Gather each line of the entries below that includes "caption".

+++ Given records

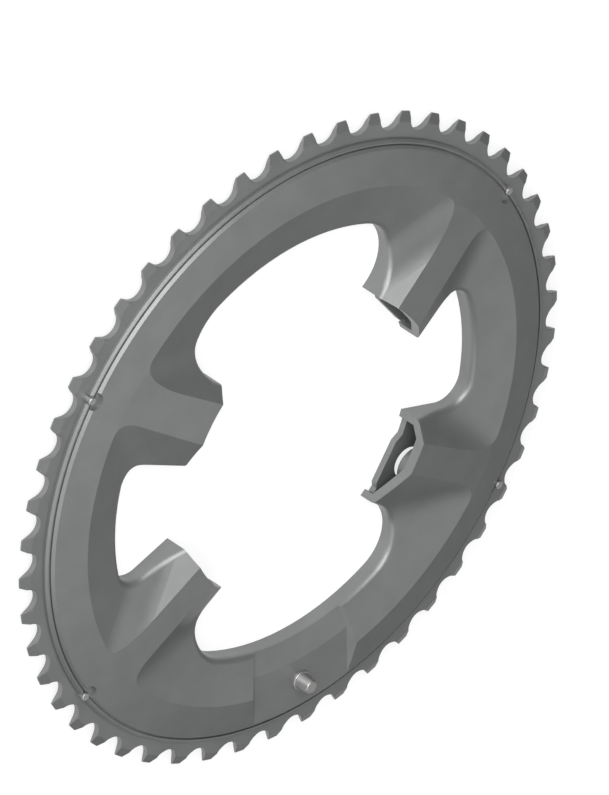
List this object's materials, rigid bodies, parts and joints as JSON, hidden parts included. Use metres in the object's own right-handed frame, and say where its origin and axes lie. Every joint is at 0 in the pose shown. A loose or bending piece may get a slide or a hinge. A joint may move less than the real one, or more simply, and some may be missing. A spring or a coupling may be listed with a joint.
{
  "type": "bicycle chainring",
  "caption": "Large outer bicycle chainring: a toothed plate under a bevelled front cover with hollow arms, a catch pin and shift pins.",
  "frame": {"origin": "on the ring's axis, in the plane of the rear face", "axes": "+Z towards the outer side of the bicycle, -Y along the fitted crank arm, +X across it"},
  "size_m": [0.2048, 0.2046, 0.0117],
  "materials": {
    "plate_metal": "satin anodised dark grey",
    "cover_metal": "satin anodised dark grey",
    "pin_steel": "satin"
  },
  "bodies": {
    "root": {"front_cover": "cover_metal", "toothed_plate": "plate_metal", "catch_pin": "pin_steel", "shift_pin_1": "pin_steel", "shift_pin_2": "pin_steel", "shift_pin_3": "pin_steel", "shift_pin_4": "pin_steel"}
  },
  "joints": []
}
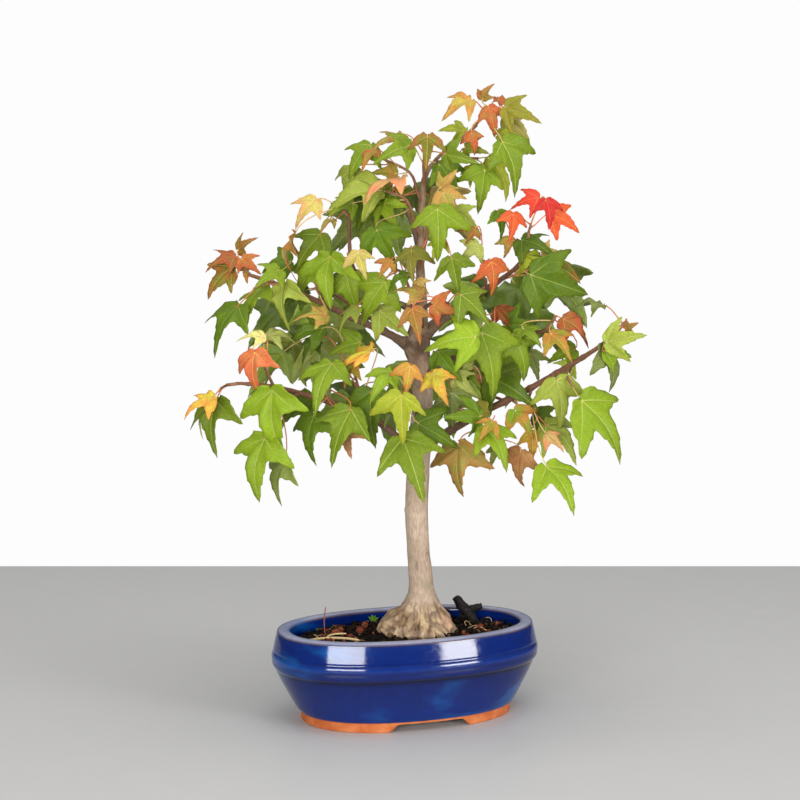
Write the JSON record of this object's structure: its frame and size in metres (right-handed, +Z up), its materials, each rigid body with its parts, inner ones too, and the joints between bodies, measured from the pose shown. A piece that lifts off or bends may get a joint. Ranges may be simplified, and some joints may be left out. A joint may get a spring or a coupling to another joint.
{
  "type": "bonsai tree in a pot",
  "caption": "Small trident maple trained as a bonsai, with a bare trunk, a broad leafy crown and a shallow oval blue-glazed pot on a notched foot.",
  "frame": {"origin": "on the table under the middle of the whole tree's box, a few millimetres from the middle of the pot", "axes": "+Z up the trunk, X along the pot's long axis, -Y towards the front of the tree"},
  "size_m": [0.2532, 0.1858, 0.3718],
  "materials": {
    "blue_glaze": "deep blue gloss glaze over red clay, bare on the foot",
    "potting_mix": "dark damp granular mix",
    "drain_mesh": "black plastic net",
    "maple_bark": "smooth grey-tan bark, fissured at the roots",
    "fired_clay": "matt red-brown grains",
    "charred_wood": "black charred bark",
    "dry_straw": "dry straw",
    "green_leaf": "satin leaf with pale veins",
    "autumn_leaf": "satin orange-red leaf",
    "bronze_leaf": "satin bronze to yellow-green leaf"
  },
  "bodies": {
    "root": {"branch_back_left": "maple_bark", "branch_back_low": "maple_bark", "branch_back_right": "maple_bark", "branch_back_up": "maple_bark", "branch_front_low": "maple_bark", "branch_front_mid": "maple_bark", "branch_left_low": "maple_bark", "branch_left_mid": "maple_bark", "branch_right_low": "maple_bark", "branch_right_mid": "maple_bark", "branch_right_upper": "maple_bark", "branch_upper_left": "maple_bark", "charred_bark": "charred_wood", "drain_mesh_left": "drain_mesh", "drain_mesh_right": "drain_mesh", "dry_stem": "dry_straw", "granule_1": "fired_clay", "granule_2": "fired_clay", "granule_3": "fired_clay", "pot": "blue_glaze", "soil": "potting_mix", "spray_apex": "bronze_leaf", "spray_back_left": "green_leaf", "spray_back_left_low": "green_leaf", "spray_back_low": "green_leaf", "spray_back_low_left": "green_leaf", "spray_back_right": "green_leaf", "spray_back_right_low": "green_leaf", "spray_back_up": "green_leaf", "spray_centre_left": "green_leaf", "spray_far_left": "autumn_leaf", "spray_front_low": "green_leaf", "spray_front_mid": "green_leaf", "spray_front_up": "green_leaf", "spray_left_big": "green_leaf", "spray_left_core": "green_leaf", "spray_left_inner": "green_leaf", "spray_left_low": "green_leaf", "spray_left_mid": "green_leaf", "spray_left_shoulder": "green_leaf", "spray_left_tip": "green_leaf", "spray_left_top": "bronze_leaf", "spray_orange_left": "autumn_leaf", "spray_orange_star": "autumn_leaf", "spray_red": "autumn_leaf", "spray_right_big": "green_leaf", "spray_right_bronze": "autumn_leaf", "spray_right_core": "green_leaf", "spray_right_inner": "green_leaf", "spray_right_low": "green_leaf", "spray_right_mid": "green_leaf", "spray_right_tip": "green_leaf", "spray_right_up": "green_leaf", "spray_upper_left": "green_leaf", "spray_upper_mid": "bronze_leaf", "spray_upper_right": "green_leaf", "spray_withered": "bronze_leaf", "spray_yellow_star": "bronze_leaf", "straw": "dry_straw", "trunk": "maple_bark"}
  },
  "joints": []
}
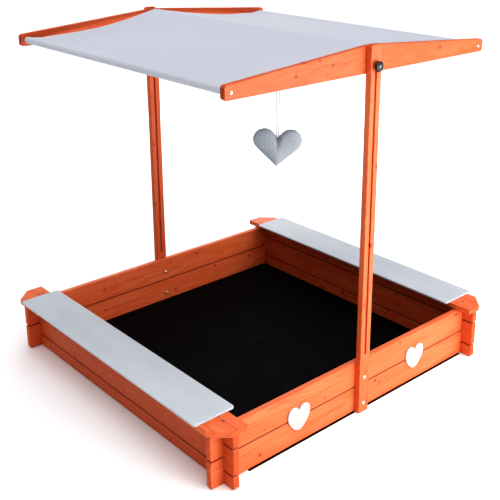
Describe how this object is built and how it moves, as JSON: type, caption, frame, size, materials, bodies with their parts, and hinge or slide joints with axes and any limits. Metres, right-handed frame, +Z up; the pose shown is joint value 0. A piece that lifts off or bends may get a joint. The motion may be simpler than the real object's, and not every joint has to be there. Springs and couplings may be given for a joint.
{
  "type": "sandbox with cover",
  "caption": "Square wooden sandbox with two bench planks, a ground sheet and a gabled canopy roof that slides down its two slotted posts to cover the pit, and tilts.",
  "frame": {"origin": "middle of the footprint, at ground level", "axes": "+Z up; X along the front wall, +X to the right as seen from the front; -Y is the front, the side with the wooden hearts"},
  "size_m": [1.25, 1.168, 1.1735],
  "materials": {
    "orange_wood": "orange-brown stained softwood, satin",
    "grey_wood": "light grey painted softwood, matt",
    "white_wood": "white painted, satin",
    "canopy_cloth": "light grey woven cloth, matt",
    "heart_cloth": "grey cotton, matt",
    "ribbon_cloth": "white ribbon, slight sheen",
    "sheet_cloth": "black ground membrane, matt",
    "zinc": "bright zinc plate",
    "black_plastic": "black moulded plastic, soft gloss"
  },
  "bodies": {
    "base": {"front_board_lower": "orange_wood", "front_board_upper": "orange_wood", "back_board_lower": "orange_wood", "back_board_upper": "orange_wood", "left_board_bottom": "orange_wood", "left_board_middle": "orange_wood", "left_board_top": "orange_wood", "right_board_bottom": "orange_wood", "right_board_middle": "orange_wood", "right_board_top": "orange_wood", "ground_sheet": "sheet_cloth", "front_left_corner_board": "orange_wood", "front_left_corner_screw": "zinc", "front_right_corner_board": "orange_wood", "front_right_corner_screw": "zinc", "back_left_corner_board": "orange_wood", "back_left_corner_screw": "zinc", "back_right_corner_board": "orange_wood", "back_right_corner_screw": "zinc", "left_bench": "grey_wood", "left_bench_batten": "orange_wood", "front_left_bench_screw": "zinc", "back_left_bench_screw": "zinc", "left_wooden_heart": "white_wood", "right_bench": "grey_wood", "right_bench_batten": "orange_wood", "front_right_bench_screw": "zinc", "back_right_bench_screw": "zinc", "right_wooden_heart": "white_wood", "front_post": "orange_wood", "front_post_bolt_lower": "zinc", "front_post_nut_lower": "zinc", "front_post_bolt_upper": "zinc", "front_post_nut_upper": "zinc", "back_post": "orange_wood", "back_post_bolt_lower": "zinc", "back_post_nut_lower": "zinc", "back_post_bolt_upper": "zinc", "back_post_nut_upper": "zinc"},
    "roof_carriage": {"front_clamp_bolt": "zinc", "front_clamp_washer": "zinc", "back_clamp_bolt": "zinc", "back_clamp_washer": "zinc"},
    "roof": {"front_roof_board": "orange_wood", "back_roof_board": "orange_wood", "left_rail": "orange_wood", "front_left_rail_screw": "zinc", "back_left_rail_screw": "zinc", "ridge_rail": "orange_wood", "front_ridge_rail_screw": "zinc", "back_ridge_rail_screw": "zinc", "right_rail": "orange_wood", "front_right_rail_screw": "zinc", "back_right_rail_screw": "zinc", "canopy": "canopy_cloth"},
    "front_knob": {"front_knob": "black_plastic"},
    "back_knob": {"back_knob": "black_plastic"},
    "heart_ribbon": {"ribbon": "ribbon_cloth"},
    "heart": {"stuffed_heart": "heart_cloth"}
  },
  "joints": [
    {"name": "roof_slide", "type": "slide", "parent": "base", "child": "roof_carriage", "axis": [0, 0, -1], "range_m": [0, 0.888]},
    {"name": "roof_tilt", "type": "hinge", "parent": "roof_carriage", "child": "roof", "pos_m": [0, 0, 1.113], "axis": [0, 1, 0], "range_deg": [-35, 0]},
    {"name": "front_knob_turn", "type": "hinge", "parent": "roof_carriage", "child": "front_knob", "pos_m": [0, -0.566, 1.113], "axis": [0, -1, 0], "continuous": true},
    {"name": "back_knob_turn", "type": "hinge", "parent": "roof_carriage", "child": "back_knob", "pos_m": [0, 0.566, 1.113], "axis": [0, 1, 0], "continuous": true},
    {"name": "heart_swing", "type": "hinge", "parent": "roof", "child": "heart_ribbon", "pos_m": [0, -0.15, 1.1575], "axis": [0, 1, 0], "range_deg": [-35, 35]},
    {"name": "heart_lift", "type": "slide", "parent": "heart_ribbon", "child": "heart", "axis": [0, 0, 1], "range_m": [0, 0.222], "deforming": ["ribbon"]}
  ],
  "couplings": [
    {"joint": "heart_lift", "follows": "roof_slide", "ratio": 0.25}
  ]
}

++++++
+++ Given records

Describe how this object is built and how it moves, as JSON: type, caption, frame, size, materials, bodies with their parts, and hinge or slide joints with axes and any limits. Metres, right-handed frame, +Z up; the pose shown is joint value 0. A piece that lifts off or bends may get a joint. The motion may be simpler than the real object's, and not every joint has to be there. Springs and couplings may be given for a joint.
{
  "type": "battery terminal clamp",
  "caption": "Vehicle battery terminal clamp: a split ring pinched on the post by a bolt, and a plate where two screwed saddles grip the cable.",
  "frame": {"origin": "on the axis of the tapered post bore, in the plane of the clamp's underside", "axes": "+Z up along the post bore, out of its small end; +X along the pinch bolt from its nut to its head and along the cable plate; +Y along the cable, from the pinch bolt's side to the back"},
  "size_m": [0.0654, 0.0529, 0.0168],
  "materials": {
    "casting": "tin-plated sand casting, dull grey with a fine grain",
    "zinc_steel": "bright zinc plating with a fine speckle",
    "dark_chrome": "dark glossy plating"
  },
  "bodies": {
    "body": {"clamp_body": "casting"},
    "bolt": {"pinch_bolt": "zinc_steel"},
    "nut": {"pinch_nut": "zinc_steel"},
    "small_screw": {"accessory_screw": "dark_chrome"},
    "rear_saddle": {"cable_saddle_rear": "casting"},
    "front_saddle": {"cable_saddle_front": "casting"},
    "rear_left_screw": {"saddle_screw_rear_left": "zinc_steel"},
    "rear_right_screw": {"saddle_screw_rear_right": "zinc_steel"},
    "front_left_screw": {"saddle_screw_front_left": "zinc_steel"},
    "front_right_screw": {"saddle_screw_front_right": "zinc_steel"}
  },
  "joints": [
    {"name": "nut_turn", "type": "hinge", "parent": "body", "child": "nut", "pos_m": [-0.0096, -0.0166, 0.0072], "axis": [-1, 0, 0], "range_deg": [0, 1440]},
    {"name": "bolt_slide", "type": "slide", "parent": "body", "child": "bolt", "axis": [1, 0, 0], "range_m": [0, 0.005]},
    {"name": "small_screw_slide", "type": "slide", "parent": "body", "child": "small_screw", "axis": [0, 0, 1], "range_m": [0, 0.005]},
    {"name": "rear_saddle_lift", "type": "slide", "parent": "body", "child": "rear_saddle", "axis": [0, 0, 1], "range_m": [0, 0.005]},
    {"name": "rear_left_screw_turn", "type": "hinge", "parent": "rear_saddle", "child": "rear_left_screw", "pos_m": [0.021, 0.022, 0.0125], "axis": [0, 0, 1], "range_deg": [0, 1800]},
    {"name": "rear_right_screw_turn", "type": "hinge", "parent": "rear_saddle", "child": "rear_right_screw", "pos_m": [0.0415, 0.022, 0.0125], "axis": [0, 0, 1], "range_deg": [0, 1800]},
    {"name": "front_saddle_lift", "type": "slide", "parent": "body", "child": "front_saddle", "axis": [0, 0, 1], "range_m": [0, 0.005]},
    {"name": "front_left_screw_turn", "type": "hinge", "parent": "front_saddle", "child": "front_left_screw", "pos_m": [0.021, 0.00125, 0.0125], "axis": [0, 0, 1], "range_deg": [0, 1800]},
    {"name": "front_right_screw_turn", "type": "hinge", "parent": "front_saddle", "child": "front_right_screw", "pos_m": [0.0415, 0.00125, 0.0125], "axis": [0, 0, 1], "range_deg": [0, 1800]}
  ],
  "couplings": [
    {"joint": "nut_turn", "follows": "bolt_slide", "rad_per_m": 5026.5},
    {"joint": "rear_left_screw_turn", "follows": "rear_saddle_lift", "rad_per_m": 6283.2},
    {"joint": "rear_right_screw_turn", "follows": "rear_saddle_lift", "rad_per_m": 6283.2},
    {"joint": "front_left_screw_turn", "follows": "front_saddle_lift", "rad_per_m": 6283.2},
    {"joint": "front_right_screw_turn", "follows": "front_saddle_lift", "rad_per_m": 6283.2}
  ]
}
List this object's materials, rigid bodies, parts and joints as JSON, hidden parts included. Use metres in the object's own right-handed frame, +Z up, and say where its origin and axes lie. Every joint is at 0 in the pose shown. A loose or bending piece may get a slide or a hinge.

++++++
+++ Given records

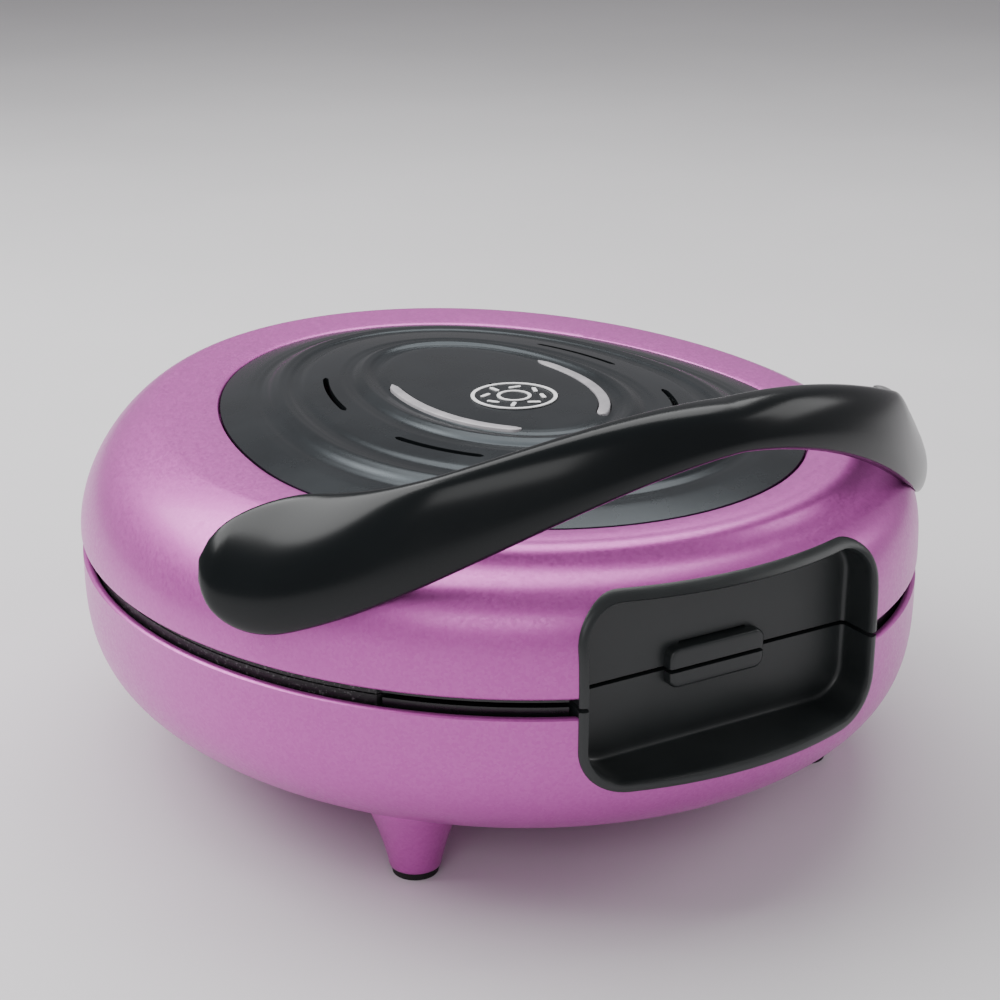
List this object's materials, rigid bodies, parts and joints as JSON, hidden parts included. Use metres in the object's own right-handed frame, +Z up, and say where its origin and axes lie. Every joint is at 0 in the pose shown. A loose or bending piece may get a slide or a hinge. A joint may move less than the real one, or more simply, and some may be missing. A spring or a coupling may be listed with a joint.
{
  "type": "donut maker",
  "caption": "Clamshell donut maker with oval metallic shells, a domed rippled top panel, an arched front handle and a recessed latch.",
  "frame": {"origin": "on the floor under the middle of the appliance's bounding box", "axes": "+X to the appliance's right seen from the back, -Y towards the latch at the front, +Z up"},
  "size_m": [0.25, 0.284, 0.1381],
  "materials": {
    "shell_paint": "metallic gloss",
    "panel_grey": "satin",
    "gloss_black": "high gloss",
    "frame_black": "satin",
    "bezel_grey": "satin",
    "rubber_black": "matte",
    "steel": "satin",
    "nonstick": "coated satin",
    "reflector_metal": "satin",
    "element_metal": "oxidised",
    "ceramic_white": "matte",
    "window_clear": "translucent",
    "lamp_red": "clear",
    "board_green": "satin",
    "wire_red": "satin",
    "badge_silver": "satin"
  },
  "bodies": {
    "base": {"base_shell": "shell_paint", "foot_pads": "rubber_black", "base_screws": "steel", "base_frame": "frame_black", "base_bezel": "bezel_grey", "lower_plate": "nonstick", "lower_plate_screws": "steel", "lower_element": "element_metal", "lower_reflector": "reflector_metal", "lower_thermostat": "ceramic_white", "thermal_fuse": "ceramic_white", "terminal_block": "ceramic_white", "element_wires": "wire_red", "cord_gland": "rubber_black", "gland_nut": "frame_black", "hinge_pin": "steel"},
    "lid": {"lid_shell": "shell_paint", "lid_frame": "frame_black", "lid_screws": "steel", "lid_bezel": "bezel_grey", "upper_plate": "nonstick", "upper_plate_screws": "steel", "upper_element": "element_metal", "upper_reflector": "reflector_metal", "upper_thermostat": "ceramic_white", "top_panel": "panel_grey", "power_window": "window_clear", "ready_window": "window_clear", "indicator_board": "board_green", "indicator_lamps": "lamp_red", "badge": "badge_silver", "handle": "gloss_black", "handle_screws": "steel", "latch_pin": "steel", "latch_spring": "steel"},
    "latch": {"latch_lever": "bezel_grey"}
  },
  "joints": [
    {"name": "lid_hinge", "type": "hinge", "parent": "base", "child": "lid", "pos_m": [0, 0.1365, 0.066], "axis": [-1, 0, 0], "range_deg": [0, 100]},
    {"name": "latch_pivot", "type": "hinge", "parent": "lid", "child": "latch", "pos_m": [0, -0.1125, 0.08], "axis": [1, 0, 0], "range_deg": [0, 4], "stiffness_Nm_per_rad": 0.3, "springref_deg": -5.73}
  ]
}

++++++

- [Problem solution]:
  "caption": "Large outer bicycle chainring: a toothed plate under a bevelled front cover with hollow arms, a catch pin and shift pins.",
  "caption": "Small trident maple trained as a bonsai, with a bare trunk, a broad leafy crown and a shallow oval blue-glazed pot on a notched foot.",
Describe how this object is built and how it moves, as JSON: type, caption, frame, size, materials, bodies with their parts, and hinge or slide joints with axes and any limits. Metres, right-handed frame, +Z up; the pose shown is joint value 0. A piece that lifts off or bends may get a joint. The motion may be simpler than the real object's, and not every joint has to be there. Springs and couplings may be given for a joint.
  "caption": "Square wooden sandbox with two bench planks, a ground sheet and a gabled canopy roof that slides down its two slotted posts to cover the pit, and tilts.",
Describe how this object is built and how it moves, as JSON: type, caption, frame, size, materials, bodies with their parts, and hinge or slide joints with axes and any limits. Metres, right-handed frame, +Z up; the pose shown is joint value 0. A piece that lifts off or bends may get a joint. The motion may be simpler than the real object's, and not every joint has to be there. Springs and couplings may be given for a joint.
  "caption": "Vehicle battery terminal clamp: a split ring pinched on the post by a bolt, and a plate where two screwed saddles grip the cable.",
  "caption": "Clamshell donut maker with oval metallic shells, a domed rippled top panel, an arched front handle and a recessed latch.",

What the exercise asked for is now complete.